--- Start Raw records ---
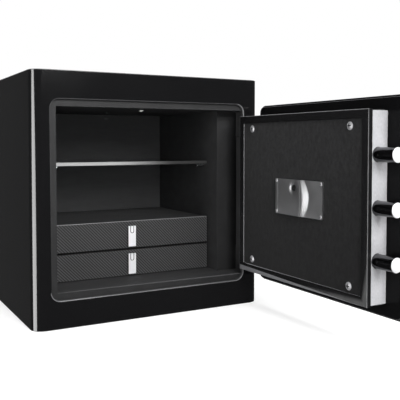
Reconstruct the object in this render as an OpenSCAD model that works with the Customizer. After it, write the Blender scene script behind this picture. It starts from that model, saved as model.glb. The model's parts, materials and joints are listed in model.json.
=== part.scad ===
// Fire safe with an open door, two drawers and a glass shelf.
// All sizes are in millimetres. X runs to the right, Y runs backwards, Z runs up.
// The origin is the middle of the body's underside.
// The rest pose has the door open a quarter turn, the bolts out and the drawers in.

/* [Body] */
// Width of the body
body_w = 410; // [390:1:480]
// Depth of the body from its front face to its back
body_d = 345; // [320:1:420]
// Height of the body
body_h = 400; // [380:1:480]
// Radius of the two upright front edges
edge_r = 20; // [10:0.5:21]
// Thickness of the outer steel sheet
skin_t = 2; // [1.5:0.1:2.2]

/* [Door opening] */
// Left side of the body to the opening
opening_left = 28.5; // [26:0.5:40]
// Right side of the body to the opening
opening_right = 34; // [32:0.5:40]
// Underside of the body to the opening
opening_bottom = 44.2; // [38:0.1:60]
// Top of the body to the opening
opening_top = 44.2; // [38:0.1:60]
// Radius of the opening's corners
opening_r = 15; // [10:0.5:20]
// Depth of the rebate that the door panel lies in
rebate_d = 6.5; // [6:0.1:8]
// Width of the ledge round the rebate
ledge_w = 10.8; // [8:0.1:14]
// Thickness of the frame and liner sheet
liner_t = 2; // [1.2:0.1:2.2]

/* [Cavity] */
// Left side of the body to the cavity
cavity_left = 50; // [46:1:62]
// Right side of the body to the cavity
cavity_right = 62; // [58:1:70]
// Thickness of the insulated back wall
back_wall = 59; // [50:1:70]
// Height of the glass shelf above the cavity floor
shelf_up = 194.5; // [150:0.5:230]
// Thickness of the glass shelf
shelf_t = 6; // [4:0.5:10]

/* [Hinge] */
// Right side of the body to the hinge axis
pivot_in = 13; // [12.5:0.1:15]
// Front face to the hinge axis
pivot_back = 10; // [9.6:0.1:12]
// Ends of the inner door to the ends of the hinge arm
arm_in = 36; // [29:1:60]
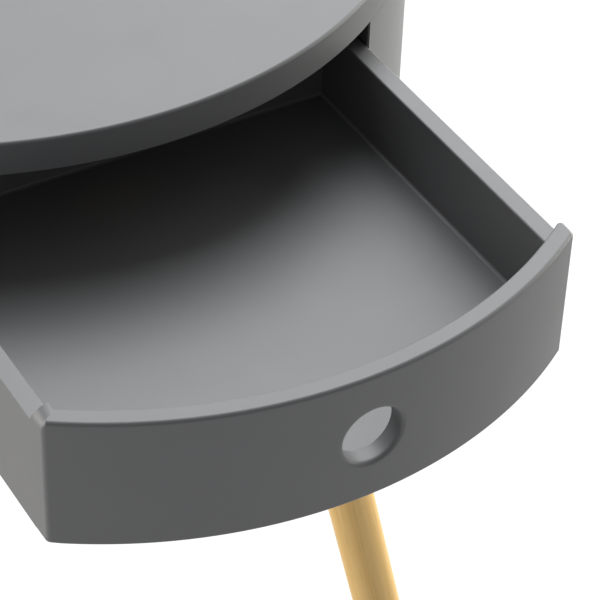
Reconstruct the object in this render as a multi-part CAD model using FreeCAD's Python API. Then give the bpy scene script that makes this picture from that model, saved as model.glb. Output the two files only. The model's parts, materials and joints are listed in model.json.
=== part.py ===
--- End Raw records ---
--- Start Raw records ---
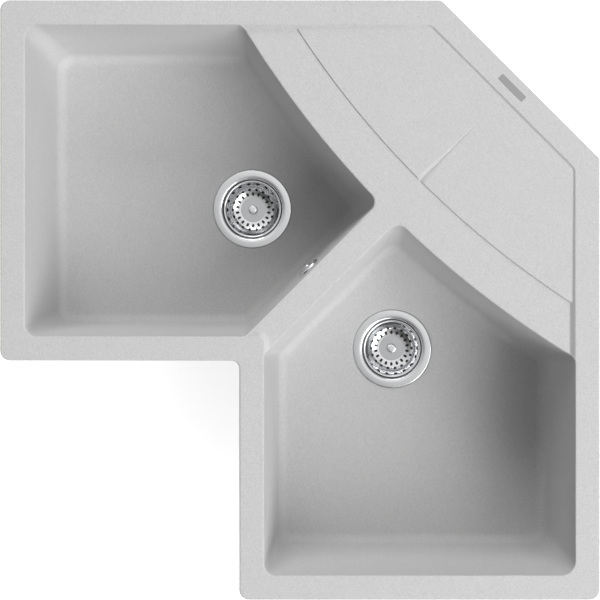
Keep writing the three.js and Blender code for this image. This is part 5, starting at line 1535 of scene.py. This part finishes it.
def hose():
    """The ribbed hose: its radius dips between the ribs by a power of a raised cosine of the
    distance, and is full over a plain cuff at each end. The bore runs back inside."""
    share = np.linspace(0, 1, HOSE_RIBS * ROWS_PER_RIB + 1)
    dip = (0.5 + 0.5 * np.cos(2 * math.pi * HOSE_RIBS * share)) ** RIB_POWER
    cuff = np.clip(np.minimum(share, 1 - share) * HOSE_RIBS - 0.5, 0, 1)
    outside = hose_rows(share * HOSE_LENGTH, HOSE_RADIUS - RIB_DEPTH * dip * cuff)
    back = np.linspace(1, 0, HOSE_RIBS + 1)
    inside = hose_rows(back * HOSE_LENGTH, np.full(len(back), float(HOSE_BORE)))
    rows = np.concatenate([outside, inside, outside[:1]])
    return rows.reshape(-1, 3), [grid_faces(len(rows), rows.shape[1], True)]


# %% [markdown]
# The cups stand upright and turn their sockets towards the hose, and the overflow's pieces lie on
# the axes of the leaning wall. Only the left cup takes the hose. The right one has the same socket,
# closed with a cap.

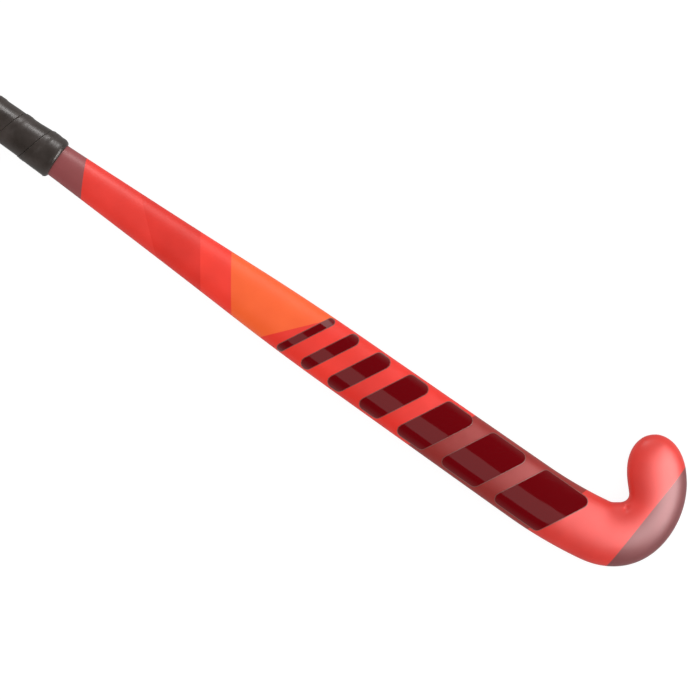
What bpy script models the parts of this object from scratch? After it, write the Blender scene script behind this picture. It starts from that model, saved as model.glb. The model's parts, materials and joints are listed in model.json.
--- End Raw records ---
> **The task**
Nothing but the lines from the one with "Reconstruct the object in this render as an" to the one with "the drawers in." should be echoed, both of them included, exactly as written.

> **Exercise answer**
Reconstruct the object in this render as an OpenSCAD model that works with the Customizer. After it, write the Blender scene script behind this picture. It starts from that model, saved as model.glb. The model's parts, materials and joints are listed in model.json.
=== part.scad ===
// Fire safe with an open door, two drawers and a glass shelf.
// All sizes are in millimetres. X runs to the right, Y runs backwards, Z runs up.
// The origin is the middle of the body's underside.
// The rest pose has the door open a quarter turn, the bolts out and the drawers in.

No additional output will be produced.